-- Exercise details --
Everything from the line containing "transformer_winding();" down to the line containing "obj.parent = None" is to be returned exactly; include both boundary lines and leave out all others.
── Data
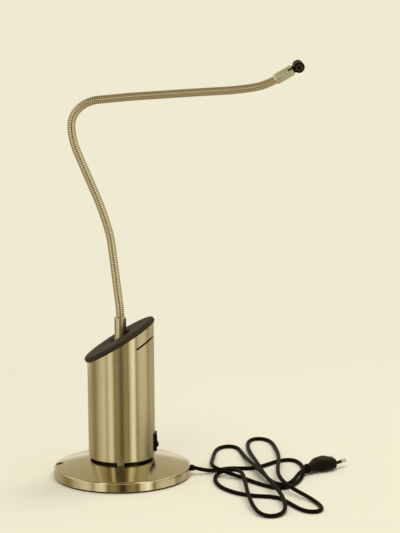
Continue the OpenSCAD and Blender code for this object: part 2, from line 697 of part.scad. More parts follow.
foot_pad();
base_weight();
base_cover();
rim_plug();
body_tube();
lid();
lid_ring();
lid_screws();
tie_bolt();
tie_nut();
spacer_tube();
transformer_shelf();
transformer_core();
transformer_winding();
transformer_pads();
clamp_dish();
neck_shelf();
neck_bracket();
bracket_rivets();
pivot_bolt();
pivot_nut();
pivot_spring();
friction_washers();
terminal_block();
terminal_screws();
mains_leads();
low_voltage_leads();
switch_housing();
switch_terminals();
rocker();
strain_relief();
cord_tail();
cord_clamp();
clamp_screws();
pivot_block();
neck_nipple();
lower_ferrule();
neck_piece(0);  // neck_1
neck_piece(1);  // neck_2
neck_piece(2);  // neck_3
neck_piece(3);  // neck_4
neck_piece(4);  // neck_5
neck_piece(5);  // neck_6
neck_piece(6);  // neck_7
neck_piece(7);  // neck_8
neck_piece(8);  // neck_9
collet();
lamp_holder();
holder_contacts();
holder_cap();
power_cord();
plug_body();
plug_pins();
pin_sleeves();
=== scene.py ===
"""Looks of a gooseneck desk lamp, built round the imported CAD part.

Sizes are in millimetres. Camera, lights and finished meshes are in metres, and MM takes one to the other.
"""
import json
import math

import bmesh
import bpy
from mathutils import Matrix, Vector


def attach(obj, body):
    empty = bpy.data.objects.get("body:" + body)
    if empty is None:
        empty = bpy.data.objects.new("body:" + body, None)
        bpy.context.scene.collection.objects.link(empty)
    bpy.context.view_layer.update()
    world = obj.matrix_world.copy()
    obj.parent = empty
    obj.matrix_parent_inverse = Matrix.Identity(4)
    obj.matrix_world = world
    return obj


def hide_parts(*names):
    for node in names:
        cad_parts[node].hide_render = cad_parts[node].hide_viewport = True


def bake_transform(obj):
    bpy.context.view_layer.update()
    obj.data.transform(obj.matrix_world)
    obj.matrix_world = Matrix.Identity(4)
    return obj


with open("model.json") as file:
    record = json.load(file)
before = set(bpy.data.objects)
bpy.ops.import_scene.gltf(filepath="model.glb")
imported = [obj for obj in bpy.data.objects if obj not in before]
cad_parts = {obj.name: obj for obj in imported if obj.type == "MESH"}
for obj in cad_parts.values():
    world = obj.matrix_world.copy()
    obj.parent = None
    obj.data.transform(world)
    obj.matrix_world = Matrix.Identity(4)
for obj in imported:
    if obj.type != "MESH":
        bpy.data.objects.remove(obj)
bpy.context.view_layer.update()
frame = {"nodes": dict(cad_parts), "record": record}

MM = 0.001
scene = bpy.context.scene


def rad(degrees):
    return math.radians(degrees)


def smooth(x):
    """Eases from 0 to 1."""
    x = max(0.0, min(1.0, x))
    return x * x * (3 - 2 * x)


def shift(x=0, y=0, z=0):
    """A move by millimetres."""
    return Matrix.Translation((x * MM, y * MM, z * MM))


def turned(degrees, axis):
    return Matrix.Rotation(rad(degrees), 4, axis)


def cad_corners(node):
    """The low and the high corner of a CAD node, in millimetres to a hundredth."""
    box = frame["nodes"][node].bound_box
    return [[round(v / MM, 2) for v in box[corner]] for corner in (0, 6)]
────
-- Reply --
transformer_winding();
transformer_pads();
clamp_dish();
neck_shelf();
neck_bracket();
bracket_rivets();
pivot_bolt();
pivot_nut();
pivot_spring();
friction_washers();
terminal_block();
terminal_screws();
mains_leads();
low_voltage_leads();
switch_housing();
switch_terminals();
rocker();
strain_relief();
cord_tail();
cord_clamp();
clamp_screws();
pivot_block();
neck_nipple();
lower_ferrule();
neck_piece(0);  // neck_1
neck_piece(1);  // neck_2
neck_piece(2);  // neck_3
neck_piece(3);  // neck_4
neck_piece(4);  // neck_5
neck_piece(5);  // neck_6
neck_piece(6);  // neck_7
neck_piece(7);  // neck_8
neck_piece(8);  // neck_9
collet();
lamp_holder();
holder_contacts();
holder_cap();
power_cord();
plug_body();
plug_pins();
pin_sleeves();
=== scene.py ===
"""Looks of a gooseneck desk lamp, built round the imported CAD part.

Sizes are in millimetres. Camera, lights and finished meshes are in metres, and MM takes one to the other.
"""
import json
import math

import bmesh
import bpy
from mathutils import Matrix, Vector


def attach(obj, body):
    empty = bpy.data.objects.get("body:" + body)
    if empty is None:
        empty = bpy.data.objects.new("body:" + body, None)
        bpy.context.scene.collection.objects.link(empty)
    bpy.context.view_layer.update()
    world = obj.matrix_world.copy()
    obj.parent = empty
    obj.matrix_parent_inverse = Matrix.Identity(4)
    obj.matrix_world = world
    return obj


def hide_parts(*names):
    for node in names:
        cad_parts[node].hide_render = cad_parts[node].hide_viewport = True


def bake_transform(obj):
    bpy.context.view_layer.update()
    obj.data.transform(obj.matrix_world)
    obj.matrix_world = Matrix.Identity(4)
    return obj


with open("model.json") as file:
    record = json.load(file)
before = set(bpy.data.objects)
bpy.ops.import_scene.gltf(filepath="model.glb")
imported = [obj for obj in bpy.data.objects if obj not in before]
cad_parts = {obj.name: obj for obj in imported if obj.type == "MESH"}
for obj in cad_parts.values():
    world = obj.matrix_world.copy()
    obj.parent = None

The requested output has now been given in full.